The US Senate subcommittee that funds the Department of Health and Human Services yesterday passed a spending bill for 2014 that would provide a small increase for the National Institutes of Health.
The bill would provide $30.96 billion for NIH next year, an increase of $307 million over the 2013 pre-sequestration funding level. That number is just short of the $31.09 billion that the Obama Administration requested in its 2014 budget proposal earlier this year.
According to Nature, the funding bill also would quintuple funding for the Cures Acceleration Network, an NIH effort to support translational medicine projects, boosting the program to $50 million.
The spending plan also would appropriate $276 million, $51 million more than the White House proposed, to fund the Institutional Development Awards Program, which provides funding to build up research infrastructure in states that have historically low levels of NIH funding.
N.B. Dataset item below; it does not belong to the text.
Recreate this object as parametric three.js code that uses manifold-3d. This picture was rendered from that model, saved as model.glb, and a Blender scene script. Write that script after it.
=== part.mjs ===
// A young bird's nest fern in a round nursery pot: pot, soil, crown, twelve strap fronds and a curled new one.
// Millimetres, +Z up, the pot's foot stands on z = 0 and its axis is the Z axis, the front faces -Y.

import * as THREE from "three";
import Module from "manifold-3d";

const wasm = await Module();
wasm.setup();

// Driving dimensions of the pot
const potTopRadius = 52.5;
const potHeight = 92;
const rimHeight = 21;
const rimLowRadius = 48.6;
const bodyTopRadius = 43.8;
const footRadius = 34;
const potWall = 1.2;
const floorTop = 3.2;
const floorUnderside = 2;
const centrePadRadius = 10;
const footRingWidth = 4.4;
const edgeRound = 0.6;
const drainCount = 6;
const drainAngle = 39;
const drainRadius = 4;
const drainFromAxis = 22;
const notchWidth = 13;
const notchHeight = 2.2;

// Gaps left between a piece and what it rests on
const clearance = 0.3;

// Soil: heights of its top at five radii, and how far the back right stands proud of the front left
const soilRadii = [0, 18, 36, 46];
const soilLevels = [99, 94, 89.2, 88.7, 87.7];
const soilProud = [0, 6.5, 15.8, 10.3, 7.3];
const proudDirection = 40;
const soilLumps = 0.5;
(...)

The bill also would expand to other agencies the open access policy that is now operating at NIH, which requires that investigators deposit manuscripts derived from taxpayer-funded research, to include other agencies in the Department of Health and Human Services, Nature says.
If the subcommittee plan makes it past the full Senate Appropriations Committee it will still face a stiff challenge in passing the House of Representatives, because the Senate assumes that the sequestration will be avoided, as United for Medical Research points out.
The sequestration would cut an estimated $1.6 billion from NIH’s budget next year, UMR notes.